▶ **What needs to be done**
Transcribe only the lines from the line with "Continue the FreeCAD" through the line with "bevel.use_clamp_overlap = True", exactly, counting both of those lines as part of the stretch.

▶ **Entries supplied**
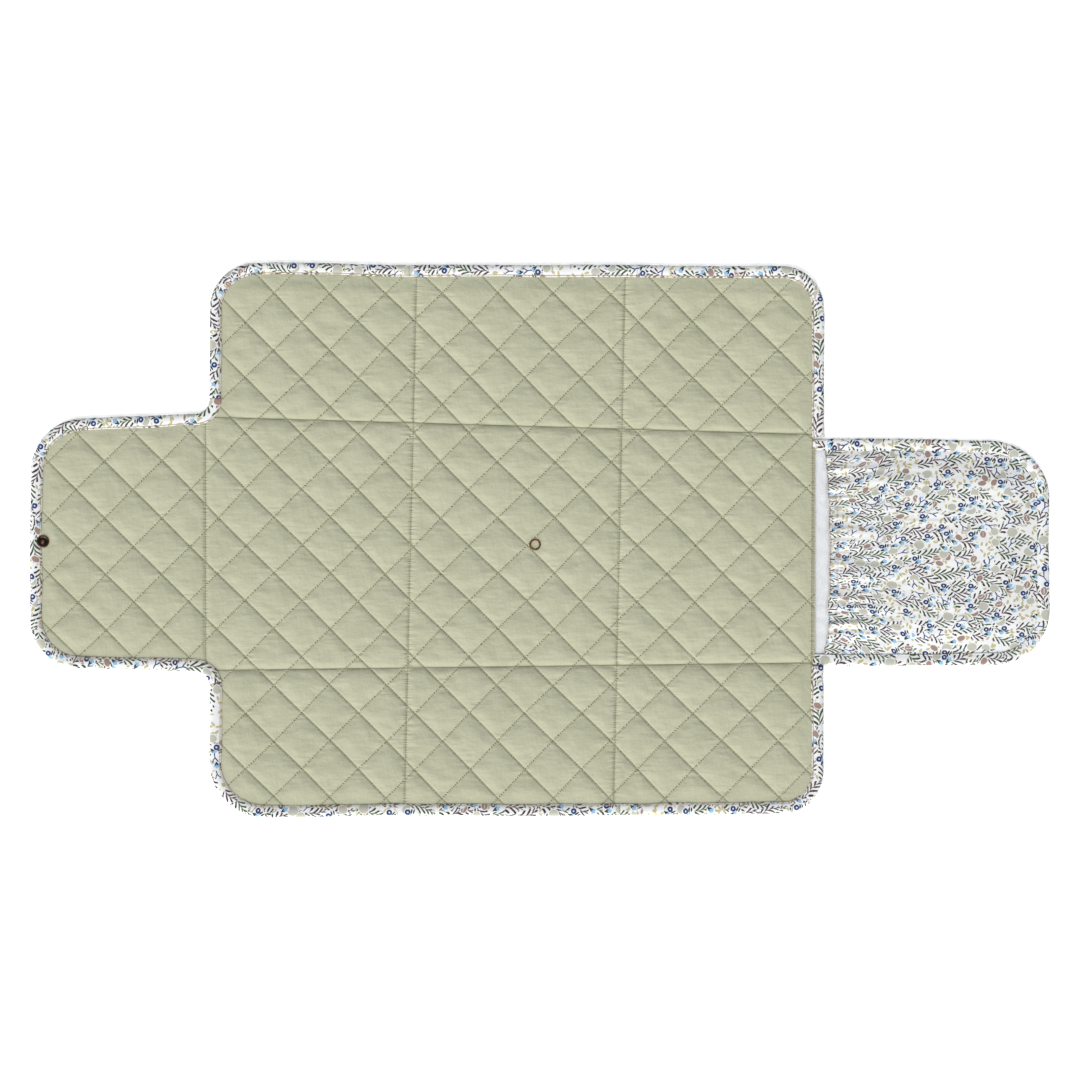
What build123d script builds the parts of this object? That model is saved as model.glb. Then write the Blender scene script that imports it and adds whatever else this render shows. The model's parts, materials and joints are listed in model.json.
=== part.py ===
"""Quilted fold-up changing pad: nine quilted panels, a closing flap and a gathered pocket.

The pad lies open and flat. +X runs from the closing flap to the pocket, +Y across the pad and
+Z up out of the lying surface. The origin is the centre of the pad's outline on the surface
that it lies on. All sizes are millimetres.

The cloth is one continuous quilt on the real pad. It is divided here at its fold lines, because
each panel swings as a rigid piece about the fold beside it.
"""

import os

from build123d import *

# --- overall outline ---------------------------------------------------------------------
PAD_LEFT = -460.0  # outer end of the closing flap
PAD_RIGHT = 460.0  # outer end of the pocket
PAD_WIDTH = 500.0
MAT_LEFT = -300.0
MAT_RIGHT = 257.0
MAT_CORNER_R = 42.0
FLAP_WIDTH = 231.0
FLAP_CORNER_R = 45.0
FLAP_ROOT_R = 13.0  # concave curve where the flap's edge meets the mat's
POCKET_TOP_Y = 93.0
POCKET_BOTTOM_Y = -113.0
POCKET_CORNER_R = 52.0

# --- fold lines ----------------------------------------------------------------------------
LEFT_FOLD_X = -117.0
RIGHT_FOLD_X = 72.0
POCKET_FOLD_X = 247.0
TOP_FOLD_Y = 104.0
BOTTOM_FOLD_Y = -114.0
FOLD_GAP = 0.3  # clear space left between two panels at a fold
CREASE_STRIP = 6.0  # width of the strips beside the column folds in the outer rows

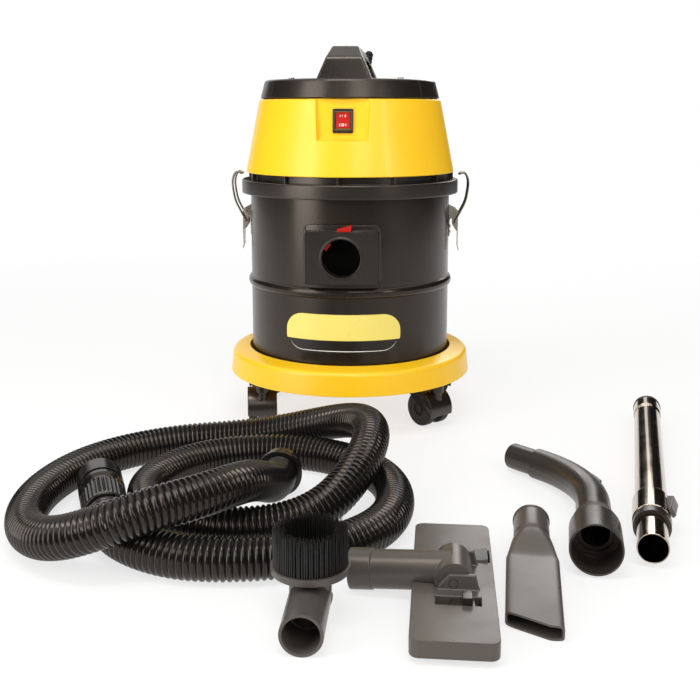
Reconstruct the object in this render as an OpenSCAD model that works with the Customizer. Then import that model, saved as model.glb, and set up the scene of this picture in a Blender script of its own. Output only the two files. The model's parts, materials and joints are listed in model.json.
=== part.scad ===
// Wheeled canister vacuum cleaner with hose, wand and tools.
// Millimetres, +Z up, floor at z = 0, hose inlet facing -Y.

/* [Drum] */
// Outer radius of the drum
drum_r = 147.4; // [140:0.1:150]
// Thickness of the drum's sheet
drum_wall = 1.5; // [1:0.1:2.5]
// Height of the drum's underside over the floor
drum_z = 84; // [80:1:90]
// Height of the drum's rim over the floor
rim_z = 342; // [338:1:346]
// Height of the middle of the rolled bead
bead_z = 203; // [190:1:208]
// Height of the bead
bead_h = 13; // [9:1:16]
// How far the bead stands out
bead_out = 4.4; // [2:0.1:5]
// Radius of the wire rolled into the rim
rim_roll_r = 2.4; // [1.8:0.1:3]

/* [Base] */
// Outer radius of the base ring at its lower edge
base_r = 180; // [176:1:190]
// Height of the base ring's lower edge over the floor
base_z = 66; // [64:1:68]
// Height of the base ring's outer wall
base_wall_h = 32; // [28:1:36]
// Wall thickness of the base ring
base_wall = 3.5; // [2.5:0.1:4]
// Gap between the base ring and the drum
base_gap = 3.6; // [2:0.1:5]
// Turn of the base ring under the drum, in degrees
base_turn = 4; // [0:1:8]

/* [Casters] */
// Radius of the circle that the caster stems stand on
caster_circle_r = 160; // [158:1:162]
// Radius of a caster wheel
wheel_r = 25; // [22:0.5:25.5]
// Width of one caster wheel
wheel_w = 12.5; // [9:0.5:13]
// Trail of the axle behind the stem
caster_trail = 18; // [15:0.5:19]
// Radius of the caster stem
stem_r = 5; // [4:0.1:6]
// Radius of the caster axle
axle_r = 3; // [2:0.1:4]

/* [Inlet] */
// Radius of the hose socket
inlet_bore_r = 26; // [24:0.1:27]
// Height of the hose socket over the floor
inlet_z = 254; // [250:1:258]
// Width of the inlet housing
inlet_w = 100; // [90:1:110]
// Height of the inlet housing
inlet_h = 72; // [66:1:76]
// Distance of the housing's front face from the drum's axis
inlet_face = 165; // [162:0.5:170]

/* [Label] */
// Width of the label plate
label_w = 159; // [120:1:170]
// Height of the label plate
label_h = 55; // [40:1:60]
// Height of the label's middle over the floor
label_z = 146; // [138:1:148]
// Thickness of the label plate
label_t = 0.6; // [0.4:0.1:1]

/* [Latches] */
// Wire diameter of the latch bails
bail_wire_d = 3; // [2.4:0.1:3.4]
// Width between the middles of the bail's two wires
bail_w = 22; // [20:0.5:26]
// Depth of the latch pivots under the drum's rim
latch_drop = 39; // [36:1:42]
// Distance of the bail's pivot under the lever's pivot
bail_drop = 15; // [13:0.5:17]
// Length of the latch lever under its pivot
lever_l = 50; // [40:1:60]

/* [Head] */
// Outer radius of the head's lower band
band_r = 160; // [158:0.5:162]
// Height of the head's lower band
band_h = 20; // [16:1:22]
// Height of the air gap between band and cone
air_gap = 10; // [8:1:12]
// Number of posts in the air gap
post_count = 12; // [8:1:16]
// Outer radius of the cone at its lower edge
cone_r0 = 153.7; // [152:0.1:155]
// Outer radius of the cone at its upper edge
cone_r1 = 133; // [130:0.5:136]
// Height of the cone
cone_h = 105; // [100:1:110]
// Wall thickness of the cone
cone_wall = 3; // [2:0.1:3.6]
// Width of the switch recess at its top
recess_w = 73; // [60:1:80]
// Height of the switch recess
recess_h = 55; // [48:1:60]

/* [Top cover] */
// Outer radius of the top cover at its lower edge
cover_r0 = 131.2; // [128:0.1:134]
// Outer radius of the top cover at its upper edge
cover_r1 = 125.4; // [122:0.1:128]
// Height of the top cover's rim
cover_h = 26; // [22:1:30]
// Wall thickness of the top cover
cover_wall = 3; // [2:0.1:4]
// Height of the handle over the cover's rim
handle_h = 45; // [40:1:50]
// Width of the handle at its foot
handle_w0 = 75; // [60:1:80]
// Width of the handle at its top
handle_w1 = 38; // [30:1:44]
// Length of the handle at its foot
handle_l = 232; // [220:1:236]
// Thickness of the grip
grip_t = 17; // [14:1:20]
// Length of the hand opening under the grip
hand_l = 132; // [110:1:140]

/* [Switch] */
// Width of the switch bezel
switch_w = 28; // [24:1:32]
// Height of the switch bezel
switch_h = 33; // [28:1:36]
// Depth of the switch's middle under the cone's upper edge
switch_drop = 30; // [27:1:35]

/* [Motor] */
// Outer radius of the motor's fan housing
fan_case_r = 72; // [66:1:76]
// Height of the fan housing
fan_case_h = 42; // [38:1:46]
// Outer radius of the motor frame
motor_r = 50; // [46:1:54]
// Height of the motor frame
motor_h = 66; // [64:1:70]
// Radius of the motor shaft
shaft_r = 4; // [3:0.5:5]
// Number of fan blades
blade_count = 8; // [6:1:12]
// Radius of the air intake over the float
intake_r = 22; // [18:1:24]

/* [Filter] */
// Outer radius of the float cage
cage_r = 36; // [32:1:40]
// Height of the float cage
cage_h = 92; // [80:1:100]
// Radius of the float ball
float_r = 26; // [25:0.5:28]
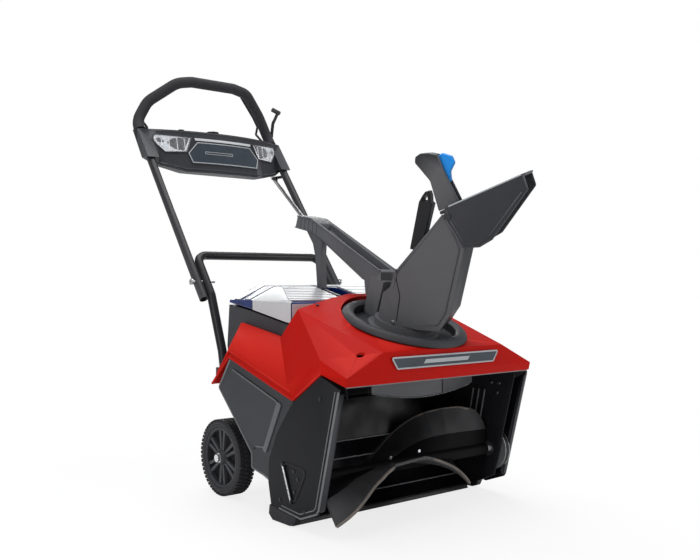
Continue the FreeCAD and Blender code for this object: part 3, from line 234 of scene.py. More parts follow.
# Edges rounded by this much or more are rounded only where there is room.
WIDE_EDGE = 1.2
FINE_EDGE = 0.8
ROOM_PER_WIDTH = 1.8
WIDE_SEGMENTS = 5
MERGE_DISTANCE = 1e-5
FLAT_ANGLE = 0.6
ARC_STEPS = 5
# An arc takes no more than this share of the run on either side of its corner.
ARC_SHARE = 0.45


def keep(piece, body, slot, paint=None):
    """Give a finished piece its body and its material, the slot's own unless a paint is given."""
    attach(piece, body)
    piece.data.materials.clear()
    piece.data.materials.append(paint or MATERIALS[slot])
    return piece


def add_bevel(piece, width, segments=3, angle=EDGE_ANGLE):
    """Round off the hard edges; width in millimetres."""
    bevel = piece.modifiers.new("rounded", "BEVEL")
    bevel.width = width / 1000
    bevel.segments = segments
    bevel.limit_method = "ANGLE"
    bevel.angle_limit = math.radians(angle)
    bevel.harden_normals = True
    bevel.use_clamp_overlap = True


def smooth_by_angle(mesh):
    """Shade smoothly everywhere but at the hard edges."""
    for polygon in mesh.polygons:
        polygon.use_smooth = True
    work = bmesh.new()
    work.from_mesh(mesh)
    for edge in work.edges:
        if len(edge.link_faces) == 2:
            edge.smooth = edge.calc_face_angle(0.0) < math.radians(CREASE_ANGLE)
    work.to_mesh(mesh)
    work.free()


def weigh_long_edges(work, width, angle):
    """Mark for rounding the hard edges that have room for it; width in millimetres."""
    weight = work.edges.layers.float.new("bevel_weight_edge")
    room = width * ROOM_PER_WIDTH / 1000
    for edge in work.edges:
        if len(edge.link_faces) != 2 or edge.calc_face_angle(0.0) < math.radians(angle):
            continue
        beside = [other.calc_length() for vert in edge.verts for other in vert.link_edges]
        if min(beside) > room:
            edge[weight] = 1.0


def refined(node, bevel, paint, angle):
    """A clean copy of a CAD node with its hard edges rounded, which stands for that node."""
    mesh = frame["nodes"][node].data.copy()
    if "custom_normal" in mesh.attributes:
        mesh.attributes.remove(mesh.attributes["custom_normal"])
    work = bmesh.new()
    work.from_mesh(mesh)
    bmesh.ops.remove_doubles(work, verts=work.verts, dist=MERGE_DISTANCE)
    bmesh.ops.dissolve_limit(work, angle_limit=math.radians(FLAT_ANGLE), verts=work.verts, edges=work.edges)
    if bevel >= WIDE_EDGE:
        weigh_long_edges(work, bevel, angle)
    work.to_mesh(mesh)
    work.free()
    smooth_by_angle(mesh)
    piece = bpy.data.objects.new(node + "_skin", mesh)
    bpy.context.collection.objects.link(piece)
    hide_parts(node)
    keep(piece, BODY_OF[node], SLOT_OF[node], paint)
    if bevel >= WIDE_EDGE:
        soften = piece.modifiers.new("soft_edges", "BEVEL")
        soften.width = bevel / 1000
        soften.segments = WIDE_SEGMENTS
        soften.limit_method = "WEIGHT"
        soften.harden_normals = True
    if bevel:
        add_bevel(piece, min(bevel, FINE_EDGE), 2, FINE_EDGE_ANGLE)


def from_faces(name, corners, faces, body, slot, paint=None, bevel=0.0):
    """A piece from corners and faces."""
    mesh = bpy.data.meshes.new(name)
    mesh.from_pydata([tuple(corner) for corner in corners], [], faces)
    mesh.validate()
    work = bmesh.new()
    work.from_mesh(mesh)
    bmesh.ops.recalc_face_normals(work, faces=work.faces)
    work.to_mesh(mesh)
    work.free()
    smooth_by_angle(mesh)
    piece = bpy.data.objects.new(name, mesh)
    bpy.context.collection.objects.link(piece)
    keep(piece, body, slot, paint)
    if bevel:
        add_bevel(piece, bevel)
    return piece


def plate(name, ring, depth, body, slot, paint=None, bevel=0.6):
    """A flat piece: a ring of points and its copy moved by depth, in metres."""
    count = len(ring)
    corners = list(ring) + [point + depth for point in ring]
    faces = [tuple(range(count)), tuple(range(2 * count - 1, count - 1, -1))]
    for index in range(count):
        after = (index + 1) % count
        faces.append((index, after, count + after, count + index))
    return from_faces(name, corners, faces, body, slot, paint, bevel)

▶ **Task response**
Continue the FreeCAD and Blender code for this object: part 3, from line 234 of scene.py. More parts follow.
# Edges rounded by this much or more are rounded only where there is room.
WIDE_EDGE = 1.2
FINE_EDGE = 0.8
ROOM_PER_WIDTH = 1.8
WIDE_SEGMENTS = 5
MERGE_DISTANCE = 1e-5
FLAT_ANGLE = 0.6
ARC_STEPS = 5
# An arc takes no more than this share of the run on either side of its corner.
ARC_SHARE = 0.45


def keep(piece, body, slot, paint=None):
    """Give a finished piece its body and its material, the slot's own unless a paint is given."""
    attach(piece, body)
    piece.data.materials.clear()
    piece.data.materials.append(paint or MATERIALS[slot])
    return piece


def add_bevel(piece, width, segments=3, angle=EDGE_ANGLE):
    """Round off the hard edges; width in millimetres."""
    bevel = piece.modifiers.new("rounded", "BEVEL")
    bevel.width = width / 1000
    bevel.segments = segments
    bevel.limit_method = "ANGLE"
    bevel.angle_limit = math.radians(angle)
    bevel.harden_normals = True
    bevel.use_clamp_overlap = True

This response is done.